TRF3 0007958-41.2006.4.03.6100 00079584120064036100
CIVIL E PROCESSO CIVIL. SFH. REVISÃO CONTRATUAL. REAJUSTE DA PRESTAÇÃO
MENSAL. AMORTIZAÇÃO DO SALDO DEVEDOR. AMORTIZAÇÃO NEGATIVA. ONEROSIDADE
EXCESSIVA. INSCRIÇÃO NOS ÓRGÃOS DE PROTEÇÃO AO CRÉDITO. EXECUÇÃO
EXTRAJUDICIAL. DL N. 70/66 E CONSTITUCIONALIDADE. APELAÇÃO DA RÉ
PARCIALMENTE PROVIDA. DESPROVIDO APELO DA PARTEA AUTORA.
1. Analisados os autos, verifica-se que os mutuários firmaram com a Federal
São Paulo SA, em 26\08\1986, "instrumento particular de compromisso de
compra e venda". Em 22\12\1983 o agente financeiro cedeu e transferiu,
a título de dação em pagamento, os direitos creditórios decorrentes
daquela compra e venda. Entre as cláusulas estabelecidas no respectivo
contrato estão as relacionadas à amortização do saldo devedor (PRICE),
ao plano de reajuste das prestações mensais (UPC) e ao prazo devolução
do valor emprestado (120 prestações mensais).
2. Da análise da cláusula quinta do contrato em questão tem-se que restou
acordado entre as partes que o primeiro reajuste das prestações, assim
como os posteriores, seria efetuado, trimestralmente, na mesma proporção
de variação da Unidade Padrão de Capital (UPC), e não com base em plano
de equivalência salarial como pretende a autora nas razões de apelação.

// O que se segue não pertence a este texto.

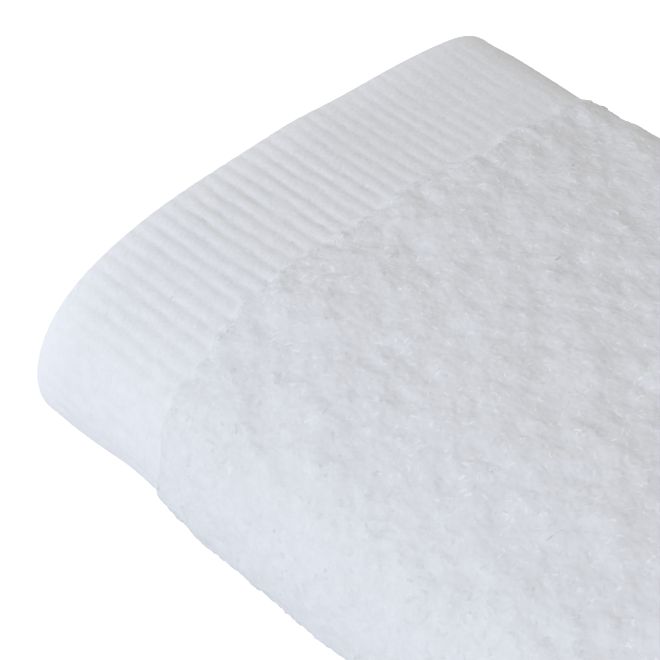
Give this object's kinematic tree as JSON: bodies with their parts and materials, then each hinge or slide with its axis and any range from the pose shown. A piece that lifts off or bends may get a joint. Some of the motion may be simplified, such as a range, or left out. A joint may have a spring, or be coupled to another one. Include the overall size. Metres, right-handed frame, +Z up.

3. Os boletos de cobrança emitidos pela ré (fls.99\134) demostram que os
valores pagos pela autora foram superiores a aqueles apontados na planilha
de evolução de financiamento carreada aos autos (fls.239\247), motivo pelo
qual improcedem os argumentos da CEF de que os pagamentos realizados pelos
mutuários foram computados integralmente pelos valores que ela imputa como
devido, mês a mês.
4. Nos contratos habitacionais, a amortização do saldo devedor, em face
do pagamento das prestações, deve ser feita somente após a atualização
deste e após a incidência dos juros e demais encargos pactuados. Assim,
se o contrato previu a incidência de juros e atualização monetária, estas
precedem à amortização da dívida. Caso contrário, se o mutuário quitasse
a dívida no mês seguinte ao da contratação não haveria incidência de
quaisquer encargos, raciocínio que não se sustenta.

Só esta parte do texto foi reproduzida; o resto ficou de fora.